Le demandeur au pourvoi faisait alors naturellement valoir l’indépendance des deux actes – la donation et le partage – afin que les enfants, en leur qualité d’héritiers des biens du précédé, soient considérés comme codonateurs du parent survivant ayant donné ses propres biens. Sa thèse pouvait d’ailleurs, à plusieurs titres, trouver appui en jurisprudence. En effet, lorsqu’ils prononcent la révocation d’une donation-partage cumulative, les juges ne permettent au donateur de reprendre que les droits dont il était antérieurement titulaire et qu’il a personnellement donnés, à l’exclusion de ceux qui appartenaient à son conjoint prédécédé (Civ., 1re, 19 mars 1973, n° 72-10.378; Civ., 1re, 29 mai 1980, n° 79-12.762).
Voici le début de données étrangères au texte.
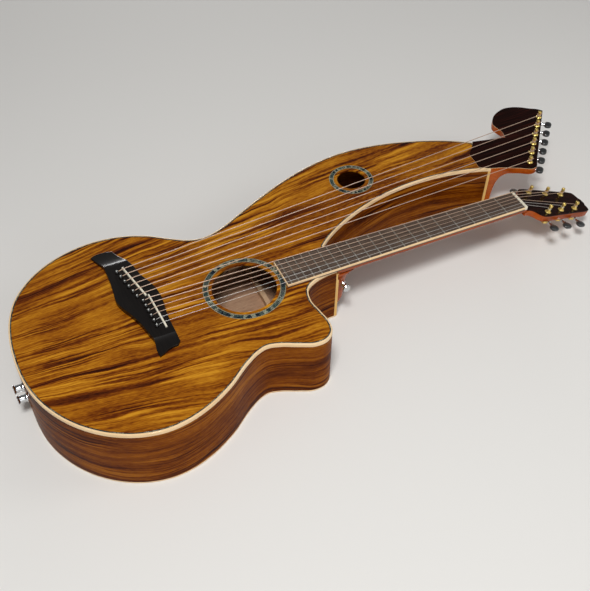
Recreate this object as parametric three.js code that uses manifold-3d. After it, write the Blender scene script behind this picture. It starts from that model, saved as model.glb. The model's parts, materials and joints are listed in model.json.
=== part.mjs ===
// Harp guitar: a six-string guitar whose hollow body runs on into an arm that carries six bass strings.
// Millimetres. In the body frame the soundboard is the plane z = 0, x runs from the tail to the two
// heads, y points to the bass side and the nut of the neck stands at x = 0. The finished part is turned
// by the taper of the body, so that its flat back lies on the plane z = 0 under the middle of its box.
import * as THREE from "three";
import { mergeVertices } from "three/addons/utils/BufferGeometryUtils.js";
import Module from "manifold-3d";

const wasm = await Module();
wasm.setup();

// Joints between pieces
const glueGap = 0.3;
const runningGap = 0.35;
const cutOverrun = 5;

// Strings and scale
const scaleLength = 648;
const fretCount = 20;
const fretsPerOctave = 12;
const neckJointFret = 14;
const guitarStringDiameters = [0.31, 0.41, 0.61, 0.81, 1.07, 1.35];
const harpStringDiameters = [1.4, 1.35, 1.3, 1.25, 1.2, 1.15];
const stringSides = 6;

// Body
const bodyLength = 510;
const armInnerLength = 364;
const armEndSkew = 11;
const lowerBoutHalf = 200;
const bassReach = 242;
const armInnerReach = 113;
const tailDepth = 128;
const armDepth = 103;
const soundboardThickness = 2.9;
const backThickness = 2.8;
const sideThickness = 2.9;
const bindingWidth = 2.3;
const bindingHeight = 6.5;
const backBindingHeight = 3.2;
const liningWidth = 8.2;
const liningHeight = 13;
const soundholeRadius = 50.8;
const soundholeToNeckJoint = 153.6;
const armSoundholeRadius = 25;
const armSoundholeX = -240;
const armSoundholeY = 166;
const soundholeSides = 40;
const armSoundholeSides = 28;

// Bracing and blocks
const braceWidth = 8;
const braceHeight = 13;
const crossBraceAngle = Math.PI / 4;
const crossBraceToSoundhole = 90;
const crossBraceFront = 135;
const crossBraceRear = 205;
const soundholeStrutOffset = 64;
const transverseBraceToCutaway = 4;
const transverseBraceTreble = 118;
const transverseBraceBass = 152;
const armBraceY = 136;
const bridgePlateThickness = 3;
const bridgePlateLength = 46;
const backStripWidth = 20;
const backStripThickness = 2.4;
const backBraceHeight = 12;
const blockLength = 55;
const tailBlockLength = 40;
const tailBlockWidth = 90;

// Neck and fingerboard
const nutWidth = 44.5;
const fingerboardEndWidth = 57.6;
const fingerboardThickness = 6;
const fingerboardRise = 6.3;
const neckSlope = 0.0185;
const fingerboardPastLastFret = 7.5;
const fretWidth = 2.2;
const fretHeight = 1.1;
const fretEndInset = 2.4;
const nutThickness = 5;
const nutRise = 1.4;
const neckDepthAtNut = 15;
const neckDepthAtHeel = 17.5;
const heelReach = 21.5;
const heelHalfWidth = 22;
const heelDrop = 96;
const neckSectionSteps = 12;
const shaftRoundness = 0.8;
const heelRoundness = 0.7;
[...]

Aussi bien, en tant qu’elle opère un partage, la jurisprudence exige depuis longtemps l’accord de tous les enfants, en leur qualité de copartageants, à l’opération de donation-partage (Civ., 1re, 20 juin 1955).
Cependant, la Cour de cassation privilégie l’indivisibilité de l’opération, jugeant que la donation réalise « par un même acte » un partage amiable des biens hérités. D’ailleurs, et en ce sens, le parent survivant impose généralement aux enfants donataires, comme condition de la donation, la réunion des biens qu’ils ont recueillis dans la succession du prédécédé, en sorte que lui seul, comme l’affirme ici la Cour, doit être considéré comme donateur, dont la mesure de ce qui a déterminé son consentement mérité d’être appréciée.
Civ. 1re, 28 mai 2015, n° 14-13.479
Références :
■ Code civil
Article 953
« La donation entre vifs ne pourra être révoquée que pour cause d'inexécution des conditions sous lesquelles elle aura été faite, pour cause d'ingratitude, et pour cause de survenance d'enfants. »
■ Civ., 1re, 24 avr. 1958, D. 1958. 113.
■ Civ., 1re, 19 mars 1973, n° 72-10.378, D. 1973. 593, note Breton.
■ Civ., 1re, 29 mai 1980, n° 79-12.762, D. 1982. 18, note Y. Flour et M. Grimaldi.
■ Civ., 1re, 20 juin 1955, D. 1955. 537.